American Gods picked up by Starz

Neil Gaiman’s American Gods picked up by Starz for TV series adaptation

Cable network to develop adaptation of novel, with Bryan Fuller and Michael Green as showrunners, after HBO abandons project

Neil Gaiman’s American Gods is being adapted into a television series by Starz, the premium US cable network announced on Tuesday.

HBO was developing a project based on the award-winning series until November of last year, when the project changed hands to FremantleMedia in February. Gaiman said at the time of the announcement “that it already looks like it’s going to be a smoother run developing it than it had at HBO, so I am very pleased.”

Starz gave the project a script to series development and said it will create a series that honors the book.

The showrunners are Bryan Fuller, of Hannibal and Pushing Daisies, and Michael Green, of The River and Heroes, who are also writing the pilot.

“Neil Gaiman has created the holiest of holy toy boxes with American Gods and filled it with all manner of magical thing, born of new gods and old,” Fuller said in a statement. “Michael Green and I are thrilled to crack this toy box wide open and unleash the fantastical titans of heaven and earth and Neil’s vividly prolific imagination.”

The series follows ex-con Shadow in modern-day United States as a war brews between old and new gods.

“When you create something like American Gods, which attracts fans and obsessives and people who tattoo quotes from it on themselves or each other, and who all, tattooed or not, just care about it deeply, it’s really important to pick your team carefully: you don’t want to let the fans down, or the people who care and have been casting it online since the dawn of recorded history,” Gaiman said in a statement. “What I love most about the team who I trust to take it out to the world, is that they are the same kind of fanatics that American Gods has attracted since the start.”

Gaiman’s Anansi Boys is also in early-development to become a BBC mini-series.

One thought on “American Gods picked up by Starz”

  1. BRYAN FULLER TALKS NEIL GAIMAN, AMERICAN GODS, AND ITS GAME OF THRONES CONNECTION

    Oh Bryan Fuller, you mad television genius, you. As if we weren’t already tickled by his small screen endeavors — the brilliant Hannibal being chief among them at the moment — the prolific writer/producer/doer-of-all-things has also undertaken the adaptation of Neil Gaiman’s acclaimed novel, American Gods, hopefully coming to Starz in the near future.

    It’s a move that’s both excited and terrified fans of Gaiman’s novel and Fuller’s work in general. But if anyone could pull off such an expansive and impressive story with visual aplomb, surely it is the man who invented the wendingo.

    Speaking with the author, Crave Online got the scoop of the series’ anticipated trajectory, in addition to tidbits about the involvement of Gaiman and whether or not the series will deviate (and to what degree) from the book’s original story line.

    First thing’s first — don’t expect this one right away.

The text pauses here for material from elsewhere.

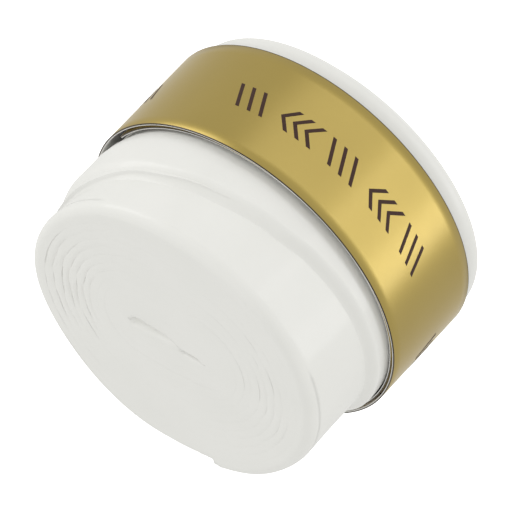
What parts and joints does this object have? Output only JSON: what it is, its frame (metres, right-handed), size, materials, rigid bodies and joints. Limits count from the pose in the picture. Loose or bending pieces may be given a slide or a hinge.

In fact, don’t expect it next year, either. “If it does go [to series],” Fuller explained in the interview, “it would start filming sometime mid-to-late 2015 and probably wouldn’t be on anybody’s television until 2016.”

    No doubt chief of the concerns amongst readers of Gaiman’s source material is the question of just how loyal the series would be to the story he told, Fuller compared his endeavor — at least in terms of characters — to HBO’s epic series to end all epic series, Game Of Thrones. “It’s basically the following the events of the books but expanding those events, and expanding the point of view to go above and beyond [main characters] Shadow and Wednesday. In that way, as with Game of Thrones, there are dozens of characters that you’re tracking through the events and that’s probably the biggest similarities between the worlds, in that there’s a wide variety of characters at play.”

    But Fuller has more to work with, event and character-wise, given that American Gods also has a follow-up novel, Anansi Boys, from which to cull from and create further storytelling from. He confirmed as much in the interview. “Since Anansi Boys are in the world of American Gods – that we would be allowed to use those as well.”

    And, perhaps the biggest question on people’s minds? How involved will Neil Gaiman be in the day-to-day of the series’ creation? “Neil’s executive producing and he’s very involved,” explained Fuller. “He is absolutely integral to the process and also very excited just to see it coming together in the fashion that it is.”

    It’s no surprise, really, considering Gaiman’s recent foray into epic storytelling thanks to his episodic writing on BBC’s Doctor Who. His two episodes, “The Doctor’s Wife” and “Nightmare in Silver” were particular highlights in each of their respective seasons. Which, of course, begs the most potentially epic question of all: Will Gaiman write any episodes himself?

    “He’d better,” joked Fuller. “He’d god damn well better.”